Although this case has been twice tried with usual attendant publicity, these witnesses claim never to have disclosed to any one outside their own families the facts which are set forth in their affidavits. These papers give no explanation of how it happens that such disclosure is first made at such a late date, nor of how it now happens to be made at all. The moving papers may be found to sufficiently show the failure of the defendant to produce these witnesses on the former trials and of course not the slightest criticism can attach to defendant’s counsel, but these papers have no hint of explanation as to why these affiants Lawson and Grant now suddenly recall what they saw and heard, and, unsolicited, for the first time disclose their observations. The disclosure was not made to the sheriff nor to the chief of police, not to the district attorney nor to their own attorney, not to a friend or neighbor, not to any public official, but directly to the defendant’s counsel.

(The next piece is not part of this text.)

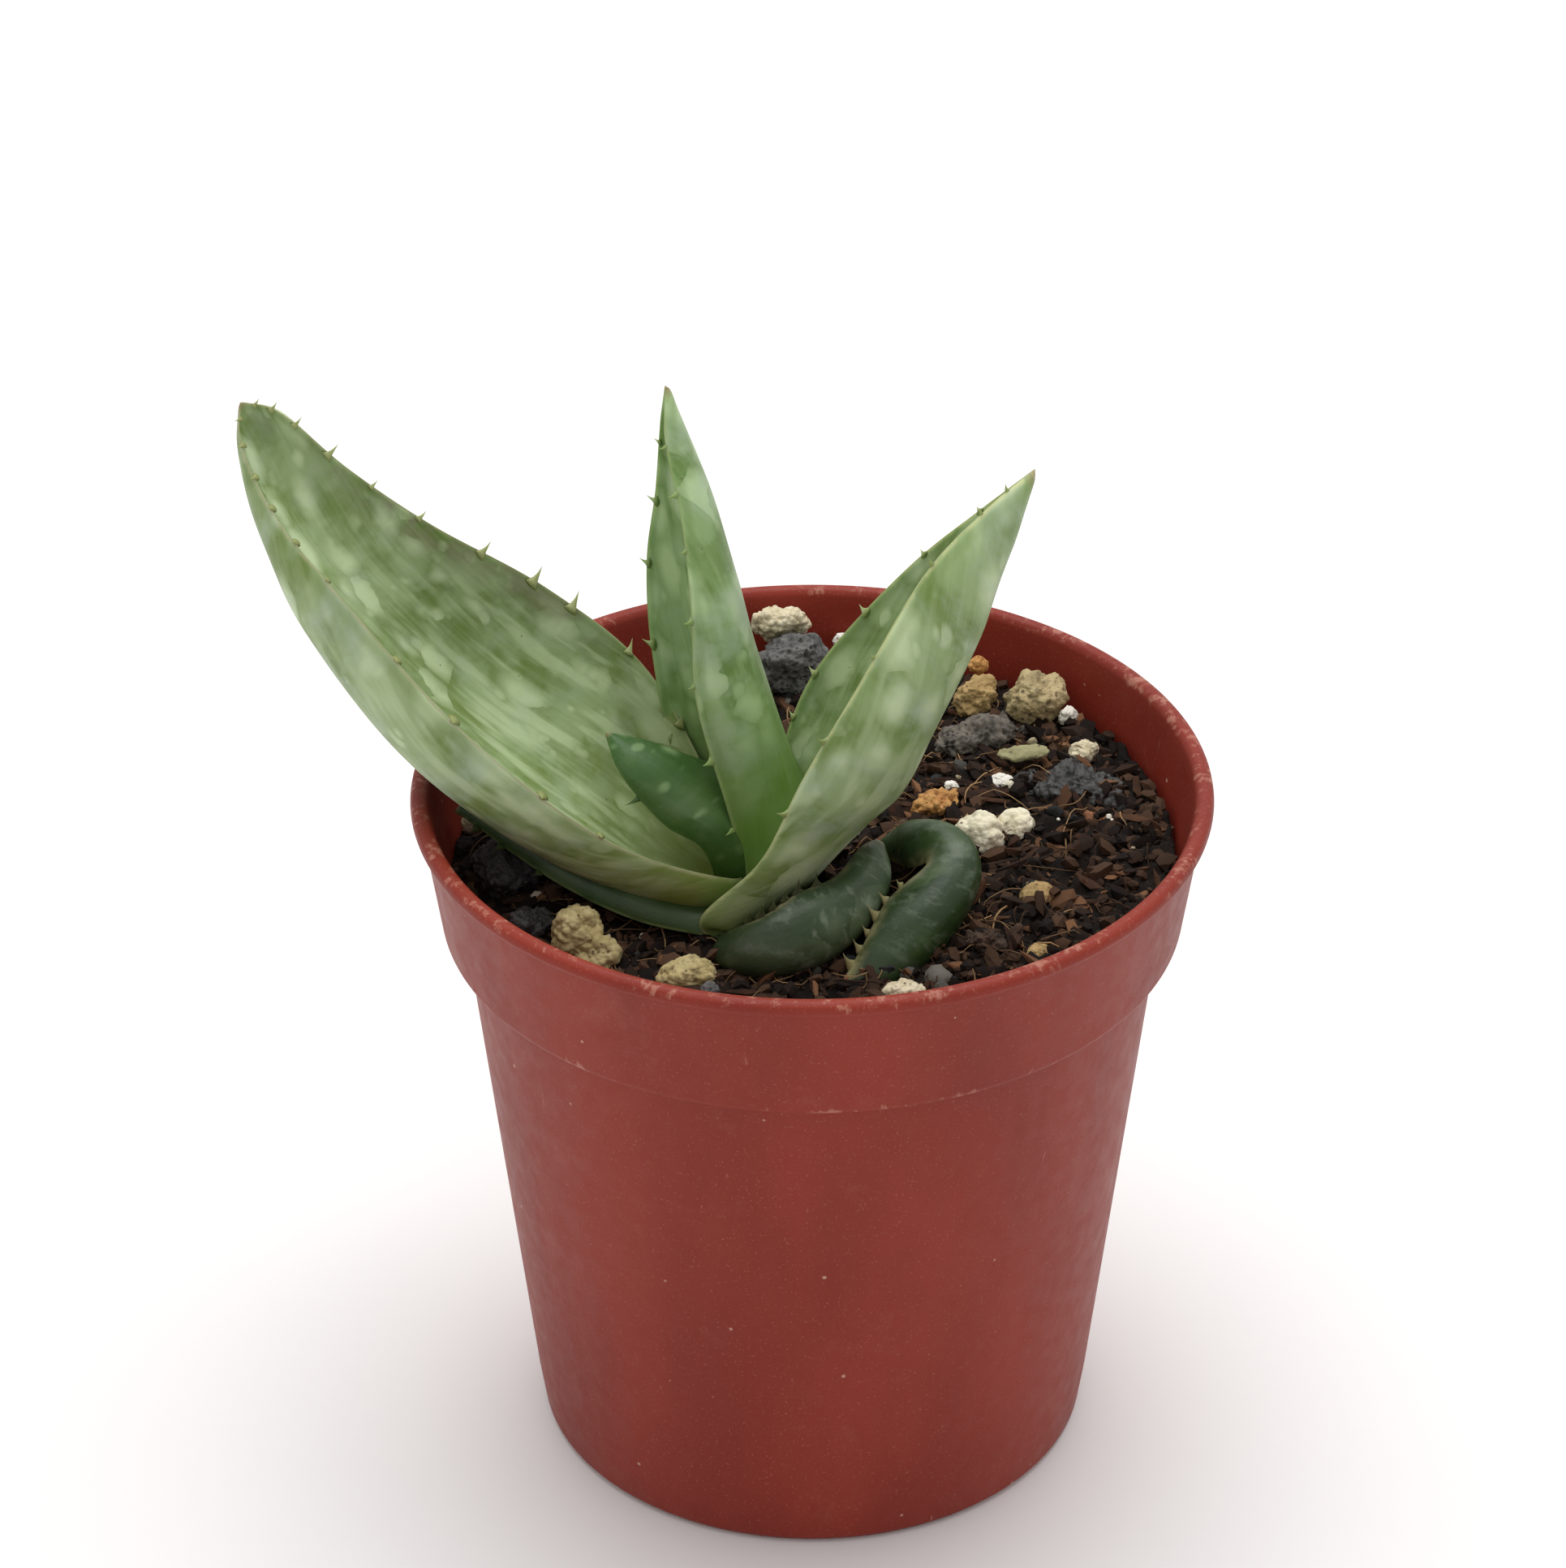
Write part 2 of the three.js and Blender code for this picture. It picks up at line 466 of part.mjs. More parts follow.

The evidence presented on the last trial, except as it related *652to the subject of the actual final cause of death, was clear cut and convincing.
The burden was on the defendant to show that the evidence now offered would probably have produced a different result had it been presented on the trial. In that showing he failed.
For the reasons above set forth we cannot believe that the jury would have arrived at a different result had the defendant then sought to present the evidence of Lawson and Grant now proposed. Order may be presented denying the motion for a new trial.